De ello se sigue que los niños participaban en lel desarrollo de la economía familiar desde muy temprano. Una sociedad de base fundamentalmente agrícola no podía dar empleo a estas criaturas en los duros trabajos propios de esta actividad. Pero sí se les podía encomendar otro tipo de tareas no menos importantes, pero que no exigían tanto desarrollo físico. La colaboración en trabajos como cortar yerba, dar de comer a los animales, llevarlos a pastar, u ocupaciones de vigilancia diversa, se les exigía desde que se consideraba que estaban capacitados para realizarlos satisfactoriamente. Con estas tareas iniciales se les iba introducciendo progresivamente en la vida campesina. Incluso se toleraba la participación de los niños en trabajos más ligeros, que comportaban en su desarrollo que éstos lo tomaran de un modo lúdico, y por ello, se implicaban entusiásticamente, pues en su mentalidad infantil no dejaban de ser un juego. Vicente Risco describe esta dedicación con suma precisión:
Hay un refrán que dice: El trabajo de un niño es poco, pero el que lo pierde es un loco. Los niños de la aldea comienzan a trabajar muy temprano. Poco a poco, desde los tres o cuatro años, van ayudando en las cosas de casa, cumpliendo encargos, yendo con los mayores al monte a guardar el ganado. Las niñas ayudan muy pronto a encender el fuego, tender la ropa, pelar las patatas, llevar la merienda a los hombres, y también cuidar de sus hermanos pequeños (...).
Desde los cuatro o cinco años, comienzan a iniciarse en el trabajo de la tierra; generalmente, lo primero que hacen es ir delante de la yugada, al andar arando, marcándole el camino para que hagan el surco derecho (...).
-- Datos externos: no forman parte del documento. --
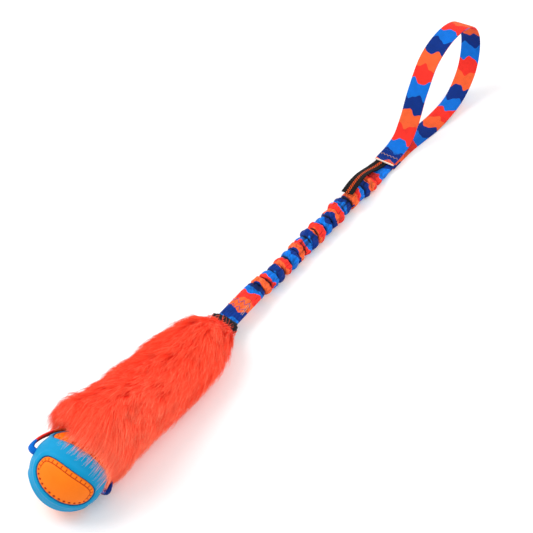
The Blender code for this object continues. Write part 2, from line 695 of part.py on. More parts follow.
def main():
    for obj in list(bpy.data.objects):
        bpy.data.objects.remove(obj)
    for name in (PART_NAME, CUTTERS_NAME):
        bpy.context.scene.collection.children.link(bpy.data.collections.new(name))

    blue_rubber = look("blue rubber", (0.012, 0.318, 0.578), 0.55)
    orange_rubber = look("orange rubber", (1.0, 0.246, 0.015), 0.5)
    print_ball = look("printed webbing, ball strap", (0.01, 0.12, 0.62), 0.7)
    core_web = look("core webbing", (0.02, 0.02, 0.025), 0.8)
    orange_fur = look("orange faux fur", (1.0, 0.082, 0.028), 0.9)
    black_knit = look("black knit", (0.01, 0.01, 0.011), 0.95)
    print_red = look("printed webbing, red", (1.0, 0.06, 0.03), 0.7)
    print_blue = look("printed webbing, blue", (0.005, 0.2, 0.8), 0.7)
    print_orange = look("printed webbing, orange", (1.0, 0.16, 0.04), 0.7)
    elastic = look("elastic", (0.6, 0.58, 0.52), 0.6)
    label_cloth = look("black label", (0.012, 0.012, 0.014), 0.8)

    make_ball(blue_rubber, orange_rubber)
    make_ball_strap(print_ball)
    make_sleeve(orange_fur, black_knit)
    make_cuff(black_knit)
    make_core_strap(core_web)
    make_tail_tab(print_orange)
    make_bungee(print_red, elastic)
    make_sewn_joint(print_blue, label_cloth)
    make_hand_loop(print_red)
    centre_sideways()


main()
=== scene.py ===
# %% [markdown]
# # A bungee ball tug, dressed in Blender
# A dog's tug toy lies on a pale floor: a blue rubber ball on a strap loop, a furry sleeve, a
# gathered bungee and a hand loop of printed webbing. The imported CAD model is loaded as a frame
# that never moves. Most pieces that this lesson makes ride on one of its bodies by name.

# %% Load the frame
import math

import bmesh
import bpy
import numpy as np
from mathutils import Matrix, Vector


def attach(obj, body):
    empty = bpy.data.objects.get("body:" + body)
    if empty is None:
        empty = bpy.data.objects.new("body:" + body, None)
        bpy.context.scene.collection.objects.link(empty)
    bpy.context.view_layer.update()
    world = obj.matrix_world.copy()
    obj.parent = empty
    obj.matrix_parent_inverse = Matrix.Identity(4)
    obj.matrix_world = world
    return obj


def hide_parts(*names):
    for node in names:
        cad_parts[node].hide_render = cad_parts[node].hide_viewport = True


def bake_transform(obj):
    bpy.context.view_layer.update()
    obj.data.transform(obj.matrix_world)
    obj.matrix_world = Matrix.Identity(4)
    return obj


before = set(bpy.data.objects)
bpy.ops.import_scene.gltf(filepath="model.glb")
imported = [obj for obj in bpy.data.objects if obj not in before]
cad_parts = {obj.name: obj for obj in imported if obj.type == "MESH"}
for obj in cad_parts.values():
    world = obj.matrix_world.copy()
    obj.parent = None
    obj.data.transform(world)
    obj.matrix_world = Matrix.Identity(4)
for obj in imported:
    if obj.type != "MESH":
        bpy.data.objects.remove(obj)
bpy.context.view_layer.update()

# %% [markdown]
# The toy is measured along its length, from the ball's middle towards the hand loop. That
# distance is called a station here. Shapes are worked out in millimetres, as a maker would write
# them, and become metres only when a mesh is made.

# %% Stations and millimetres
MM = 0.001
BALL_AT = np.array([-322.0281, -0.1924, 0.0])       # where station 0 is in the frame, in mm
BALL_HEIGHT = 32.9                                  # of the ball's middle over the floor
BALL_MIDDLE = np.array((0, 0, BALL_HEIGHT))


def in_frame(points):
    """Metres in the frame, from rows of station, side and height in millimetres."""
    return (np.asarray(points, float) + BALL_AT) * MM


def ease(value):
    """Zero below 0, one above 1, and a smooth rise between."""
    value = np.clip(value, 0.0, 1.0)
    return value * value * (3 - 2 * value)


def mix(low, high, share):
    """A value between two, low at share 0 and high at share 1."""
    return low + (high - low) * share


def unit(vectors):
    """The same directions at length 1."""
    return vectors / np.maximum(np.linalg.norm(vectors, axis=-1, keepdims=True), 1e-9)


print("ball's middle:", in_frame(BALL_MIDDLE).round(4))

# %% [markdown]
# ## Camera, floor and light
# The photograph was taken from above one end, so the toy runs away from the lens. The camera
# stands over a metre off with a narrow angle, which keeps the far loop nearly as large as the
# near ball. The floor is pale, and broad soft lamps give the ball its wide dull highlight.

# %% Camera
CAMERA_STAND = (-514.0, -536.0, 963.9)              # station, side and height
CAMERA_TURN, CAMERA_TILT, CAMERA_ANGLE = math.atan2(0.555, 0.832), math.radians(44), math.radians(21)
lens = bpy.data.cameras.new("camera")
lens.sensor_fit = "HORIZONTAL"
lens.angle = CAMERA_ANGLE
camera = bpy.data.objects.new("camera", lens)
camera.location = in_frame(CAMERA_STAND)
looking = Vector((math.cos(CAMERA_TURN) * math.cos(CAMERA_TILT),
                  math.sin(CAMERA_TURN) * math.cos(CAMERA_TILT), -math.sin(CAMERA_TILT)))
camera.rotation_euler = looking.to_track_quat("-Z", "Y").to_euler()
bpy.context.scene.collection.objects.link(camera)
bpy.context.scene.camera = camera
bpy.context.scene.view_settings.view_transform = "Standard"
print("camera at", tuple(round(v, 3) for v in camera.location))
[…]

Un poco mayores ayudan en otras tareas: la siega, el carreto de haces, la vendimia, etc.
Claro está que generalmente esta actitud llevaba pareja en épocas más recientes un obvio descuido de su formación intelectual. El absentismo escolar, unas veces por deseo inconsciente de los mismos niños, otras por orden familiar era bastante normal. En la obra antes citada de M. García Barros observamos como a un niño se le podía con total naturalidad impedir asistir un día a clase porque habría de realizar una tarea doméstica, que por sencilla no podía ocuparse de ella un adulto, evidentemente porque estos tenían ocupaciones básicas de mayor envergadura. Pero además, en ciertos pasajes se plasma nítidamente un indisimulado desprecio de los adultos por la asistencia continuada a las aulas. Añade Vicente Risco que desde comienzos de primavera hasta fines de otoño los niños dejahan de acudir por completo a las escuelas, y que la asistencia a las clases se reservaba regularmente para el invierno. En fin, no se entendía que utilidad práctica podía tener la adquisición de conocimientos. Desde luego, a priori, para cultivar los campos de poco valor sería saber leer y escribir.
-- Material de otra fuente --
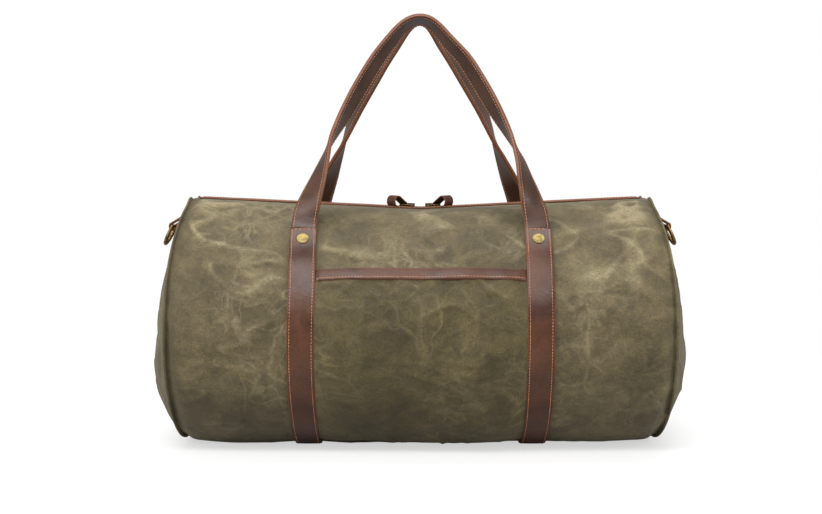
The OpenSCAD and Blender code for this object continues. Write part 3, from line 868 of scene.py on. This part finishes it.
# ---------------------------------------------------------------- stage, light, camera
def stage_plane(name, verts, faces, color, emit=0.0):
    me = bpy.data.meshes.new(name)
    me.from_pydata(verts, [], faces)
    o = bpy.data.objects.new(name, me)
    bpy.context.scene.collection.objects.link(o)
    m, nt, b = material(name)
    b.inputs["Base Color"].default_value = (*color, 1)
    b.inputs["Roughness"].default_value = 0.9
    b.inputs["Specular IOR Level"].default_value = 0.1
    if emit:
        b.inputs["Emission Color"].default_value = (1, 1, 1, 1)
        b.inputs["Emission Strength"].default_value = emit
    me.materials.append(m)
    return o


floor = stage_plane("floor", [(-0.6, -0.6, 0), (0.6, -0.6, 0), (0.6, 0.6, 0), (-0.6, 0.6, 0)], [(0, 1, 2, 3)], (0.5, 0.5, 0.5))
nt = floor.data.materials[0].node_tree
fb = nt.nodes["Principled BSDF"]
fb.inputs["Emission Color"].default_value = (1, 1, 1, 1)
eye = nt.nodes.new("ShaderNodeLightPath").outputs["Is Camera Ray"]
nt.links.new(math_node(nt, "MULTIPLY", eye, 0.58), fb.inputs["Emission Strength"])

w = bpy.data.worlds.new("studio")
bpy.context.scene.world = w
w.use_nodes = True
bg = w.node_tree.nodes["Background"]
bg.inputs[0].default_value = (1, 1, 1, 1)
wn = w.node_tree
seen = wn.nodes.new("ShaderNodeLightPath").outputs["Is Camera Ray"]
wn.links.new(math_node(wn, "MULTIPLY_ADD", seen, 0.62, 0.38), bg.inputs[1])


def area(name, loc, target, size, power, color=(1, 1, 1)):
    l = bpy.data.lights.new(name, "AREA")
    l.shape = "RECTANGLE"
    l.size, l.size_y = size
    l.energy = power
    l.color = color
    o = bpy.data.objects.new(name, l)
    o.location = loc
    o.rotation_euler = (Vector(target) - Vector(loc)).to_track_quat("-Z", "Y").to_euler()
    bpy.context.scene.collection.objects.link(o)
    return o


area("key", (-0.25, -1.25, 1.25), (0, 0, 0.18), (1.5, 0.4), 17)
area("top", (0, -0.05, 1.6), (0, 0, 0.2), (1.6, 0.6), 15)
area("left", (-1.3, -0.75, 0.5), (-0.2, 0, 0.13), (0.5, 0.9), 9)
area("right", (1.3, -0.75, 0.5), (0.2, 0, 0.13), (0.5, 0.9), 8)

cam = bpy.data.cameras.new("camera")
cam.sensor_width = 36.0
cam.lens = 1363.7 / 822 * 36
co = bpy.data.objects.new("camera", cam)
pitch = math.atan((257 - 165.7) / 1363.7)
co.location = (-0.0092, -1.4, 0.28)
co.rotation_euler = (math.pi / 2 - pitch, 0, 0)
bpy.context.scene.collection.objects.link(co)
bpy.context.scene.camera = co
bpy.context.scene.view_settings.view_transform = "Standard"
bpy.context.scene.view_settings.look = "None"
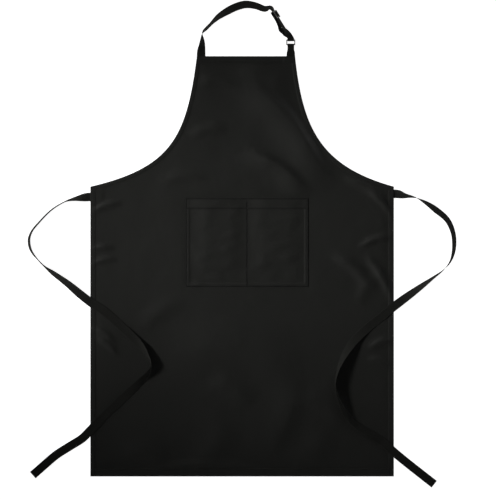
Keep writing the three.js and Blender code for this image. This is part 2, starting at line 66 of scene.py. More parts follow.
class Body(str, Enum):
    """The CAD bodies that pieces ride on."""

    APRON = "apron"
    LOOP = "neck_loop"
    RING = "ring"
    SLIDER = "slider"


class Slot(str, Enum):
    """The record's material slots."""

    TWILL = "twill"
    WEBBING = "webbing"
    THREAD = "thread"
    PLASTIC = "moulded_plastic"


# ---- shader expressions ----


class Value:
    """A shader socket that can be used in arithmetic: each operator adds its Math node."""

    def __init__(self, graph: "Graph", socket: bpy.types.NodeSocket) -> None:
        """Wraps one output socket of a graph."""
        self.graph = graph
        self.socket = socket

    def _math(self, operation: str, *terms: Any) -> "Value":
        """Adds one Math node.

        Args:
            operation: The node's operation.
            terms: Its inputs in order, as values or numbers.

        Returns:
            The node's result.
        """
        return self.graph.value(
            "ShaderNodeMath", {"operation": operation}, dict(enumerate(terms))
        )

    def __add__(self, other: Any) -> "Value":
        """Adds."""
        return self._math("ADD", self, other)

    def __radd__(self, other: Any) -> "Value":
        """Adds, from the right."""
        return self._math("ADD", other, self)

    def __sub__(self, other: Any) -> "Value":
        """Takes away."""
        return self._math("SUBTRACT", self, other)

    def __rsub__(self, other: Any) -> "Value":
        """Takes away, from the right."""
        return self._math("SUBTRACT", other, self)

    def __mul__(self, other: Any) -> "Value":
        """Multiplies."""
        return self._math("MULTIPLY", self, other)

    def __rmul__(self, other: Any) -> "Value":
        """Multiplies, from the right."""
        return self._math("MULTIPLY", other, self)

    def __truediv__(self, other: Any) -> "Value":
        """Divides."""
        return self._math("DIVIDE", self, other)

    def __abs__(self) -> "Value":
        """The size without its sign."""
        return self._math("ABSOLUTE", self)

    def __pow__(self, other: Any) -> "Value":
        """Raises to a power."""
        return self._math("POWER", self, other)

    def sine(self) -> "Value":
        """The sine of the value, in radians."""
        return self._math("SINE", self)

    def over(self, limit: float) -> "Value":
        """1 where the value is above a limit, 0 elsewhere."""
        return self._math("GREATER_THAN", self, limit)

    def between(self, low: float, high: float) -> "Value":
        """A smooth step from 0 at low to 1 at high."""
        return self.graph.value(
            "ShaderNodeMapRange",
            {"interpolation_type": "SMOOTHSTEP"},
            {"Value": self, "From Min": low, "From Max": high},
        )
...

Una vez plasmada esta realidad, lo mejor es no juzgar con dureza a unas gentes que no tenían otra alternativa si querían sobrevivir, no ya vivir bien. No había una conciencia clara de la importancia de la formación escolar de los niños. Con saber leer, escribir algo, y hacer operaciones aritméticas sencillas, era más que suficiente; y todo esto se aprendía en los primeros años. Llegados los doce o trece años, había ya que colaborar en la precaria economía familiar, y entonces, sencillamente, al margen del valor intelectual del niño, no se les dejaba ir ya más a la escuela. Todo esto que ahora relatamos, nos lo contaron personas cuya infancia transcurrió en los años treinta y cuarenta del siglo XX. Suponemos que para épocas anteriores, la cuestión sería todavía más cruda.
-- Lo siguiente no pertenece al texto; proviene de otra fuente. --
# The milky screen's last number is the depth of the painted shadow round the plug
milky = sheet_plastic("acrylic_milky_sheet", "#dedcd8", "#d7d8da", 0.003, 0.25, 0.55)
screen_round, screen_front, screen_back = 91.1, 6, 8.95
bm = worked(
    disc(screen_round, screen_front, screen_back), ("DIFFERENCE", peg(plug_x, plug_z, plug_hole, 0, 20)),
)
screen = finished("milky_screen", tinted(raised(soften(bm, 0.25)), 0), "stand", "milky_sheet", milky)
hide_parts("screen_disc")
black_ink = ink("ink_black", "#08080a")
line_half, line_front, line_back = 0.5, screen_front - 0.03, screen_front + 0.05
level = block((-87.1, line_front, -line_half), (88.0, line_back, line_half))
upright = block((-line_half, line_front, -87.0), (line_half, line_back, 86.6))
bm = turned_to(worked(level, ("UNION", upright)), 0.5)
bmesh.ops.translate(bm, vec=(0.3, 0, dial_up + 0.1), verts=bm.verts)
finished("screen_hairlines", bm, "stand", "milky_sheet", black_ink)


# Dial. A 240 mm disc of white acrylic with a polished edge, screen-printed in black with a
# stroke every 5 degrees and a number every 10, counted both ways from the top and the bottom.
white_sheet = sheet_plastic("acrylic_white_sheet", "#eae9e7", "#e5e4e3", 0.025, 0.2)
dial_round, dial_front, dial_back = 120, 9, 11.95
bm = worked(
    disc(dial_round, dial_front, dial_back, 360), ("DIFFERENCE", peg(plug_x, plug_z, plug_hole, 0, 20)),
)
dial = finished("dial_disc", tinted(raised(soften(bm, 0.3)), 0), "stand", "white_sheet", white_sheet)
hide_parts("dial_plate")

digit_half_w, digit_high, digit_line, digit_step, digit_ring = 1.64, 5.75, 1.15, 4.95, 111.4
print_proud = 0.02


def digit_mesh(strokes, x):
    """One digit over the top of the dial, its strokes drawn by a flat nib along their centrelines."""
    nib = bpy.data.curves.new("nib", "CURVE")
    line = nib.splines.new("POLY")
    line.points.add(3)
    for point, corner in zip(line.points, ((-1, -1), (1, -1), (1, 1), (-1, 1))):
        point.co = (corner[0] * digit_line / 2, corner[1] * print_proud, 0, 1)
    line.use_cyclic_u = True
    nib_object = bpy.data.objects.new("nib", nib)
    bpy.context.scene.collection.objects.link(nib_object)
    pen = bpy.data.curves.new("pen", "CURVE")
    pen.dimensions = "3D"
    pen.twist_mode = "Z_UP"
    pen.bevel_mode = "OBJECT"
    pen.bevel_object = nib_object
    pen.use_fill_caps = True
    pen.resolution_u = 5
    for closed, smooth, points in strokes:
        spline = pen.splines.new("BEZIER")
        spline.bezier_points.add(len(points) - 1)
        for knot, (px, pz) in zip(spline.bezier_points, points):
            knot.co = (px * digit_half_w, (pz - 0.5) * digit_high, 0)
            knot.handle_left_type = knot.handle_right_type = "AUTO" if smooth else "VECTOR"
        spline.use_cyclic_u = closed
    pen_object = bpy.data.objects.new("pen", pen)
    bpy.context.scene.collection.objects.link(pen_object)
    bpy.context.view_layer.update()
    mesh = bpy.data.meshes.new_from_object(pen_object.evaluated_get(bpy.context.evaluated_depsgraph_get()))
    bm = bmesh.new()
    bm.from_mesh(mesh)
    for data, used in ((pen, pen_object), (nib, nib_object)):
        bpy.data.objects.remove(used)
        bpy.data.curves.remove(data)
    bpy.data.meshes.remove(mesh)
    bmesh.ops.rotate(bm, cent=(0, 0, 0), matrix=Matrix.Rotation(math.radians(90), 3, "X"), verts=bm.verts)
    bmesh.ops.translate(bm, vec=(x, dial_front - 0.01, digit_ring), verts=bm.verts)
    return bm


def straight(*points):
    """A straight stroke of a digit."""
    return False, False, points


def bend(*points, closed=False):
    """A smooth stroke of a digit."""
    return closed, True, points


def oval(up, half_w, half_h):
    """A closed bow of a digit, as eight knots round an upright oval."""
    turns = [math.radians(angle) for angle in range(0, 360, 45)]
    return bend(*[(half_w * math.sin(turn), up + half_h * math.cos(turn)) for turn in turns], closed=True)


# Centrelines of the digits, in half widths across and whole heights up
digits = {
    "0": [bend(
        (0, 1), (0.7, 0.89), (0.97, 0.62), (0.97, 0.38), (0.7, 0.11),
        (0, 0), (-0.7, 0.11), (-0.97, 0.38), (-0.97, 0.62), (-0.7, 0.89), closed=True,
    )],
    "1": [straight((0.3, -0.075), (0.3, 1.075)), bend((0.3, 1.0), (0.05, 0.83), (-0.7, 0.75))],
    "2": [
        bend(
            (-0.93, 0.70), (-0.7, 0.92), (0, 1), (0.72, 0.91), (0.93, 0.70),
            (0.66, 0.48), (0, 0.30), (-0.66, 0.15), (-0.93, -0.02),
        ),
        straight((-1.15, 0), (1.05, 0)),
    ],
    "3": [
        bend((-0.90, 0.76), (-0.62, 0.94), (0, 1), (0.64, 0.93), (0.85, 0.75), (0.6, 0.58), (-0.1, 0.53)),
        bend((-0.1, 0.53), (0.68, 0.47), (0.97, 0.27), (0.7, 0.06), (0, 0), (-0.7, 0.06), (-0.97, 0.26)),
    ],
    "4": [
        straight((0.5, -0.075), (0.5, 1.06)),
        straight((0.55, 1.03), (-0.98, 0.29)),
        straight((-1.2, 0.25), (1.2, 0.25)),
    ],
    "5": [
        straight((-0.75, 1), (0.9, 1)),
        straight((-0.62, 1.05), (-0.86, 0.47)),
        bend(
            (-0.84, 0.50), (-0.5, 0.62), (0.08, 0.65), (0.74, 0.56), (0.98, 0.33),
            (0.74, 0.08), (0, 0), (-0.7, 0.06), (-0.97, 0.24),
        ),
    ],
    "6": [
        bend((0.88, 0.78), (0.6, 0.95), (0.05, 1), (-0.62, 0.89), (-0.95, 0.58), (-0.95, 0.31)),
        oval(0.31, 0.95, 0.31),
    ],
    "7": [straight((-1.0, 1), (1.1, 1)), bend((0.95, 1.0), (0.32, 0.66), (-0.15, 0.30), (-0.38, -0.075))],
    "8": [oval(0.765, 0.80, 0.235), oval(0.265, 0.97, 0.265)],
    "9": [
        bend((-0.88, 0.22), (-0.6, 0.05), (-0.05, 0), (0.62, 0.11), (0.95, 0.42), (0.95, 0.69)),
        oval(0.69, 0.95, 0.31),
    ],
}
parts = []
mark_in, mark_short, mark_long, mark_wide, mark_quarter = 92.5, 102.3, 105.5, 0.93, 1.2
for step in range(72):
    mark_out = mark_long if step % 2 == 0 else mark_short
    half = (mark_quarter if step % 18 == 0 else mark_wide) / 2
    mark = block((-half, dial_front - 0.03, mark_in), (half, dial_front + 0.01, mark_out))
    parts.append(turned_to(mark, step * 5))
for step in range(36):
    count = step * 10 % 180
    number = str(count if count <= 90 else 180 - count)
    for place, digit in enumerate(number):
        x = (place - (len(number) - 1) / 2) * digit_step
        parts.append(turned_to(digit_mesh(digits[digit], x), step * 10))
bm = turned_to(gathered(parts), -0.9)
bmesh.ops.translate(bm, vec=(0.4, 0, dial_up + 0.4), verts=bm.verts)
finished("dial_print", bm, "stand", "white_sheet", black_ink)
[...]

Veamos ahora el testimonio de una señora de Peitieiros (Gondomar). Recordaba esta mujer como siendo niña sus padres la mandaban al monte con el ganado, al igual que a otros niños de su generación. Iban de mañana y volvían al anochecer, y para pasar el día no contaban más que con un trozo de pan y un poco de tocino. Cuando se habla con esta gente, el tema del hambre y de la mala alimentación, de la incertidumbre, de la desesperanza, y de las dificultades económicas sin cuento, afloran con suma facilidad, En consecuencia, en tal contexto, ¿para qué pensar en ir a la escuela?, ¿qué solucionaría la adquisición de conocimientos culturales?. Evidentemente, primero se habrían de solucionar necesidades más básicas antes de pensar en estos lujos.
Sin embargo, visto todo esto en la actualidad con la perspectiva histórica que nos permite el paso del tiempo, es posible concluir que estos pastorcillos hicieron una contribución a la cultura gallega de una dimensión insospechable. Este argumento se nos escapa a la directriz de este artículo, pero pensamos abordarlo en un futuro trabajo, pues no se puede entender la llamada literatura de tradición oral sin la participación de generaciones de niños que dieron nombres y adornaron de fabulosas historias nuestros montes.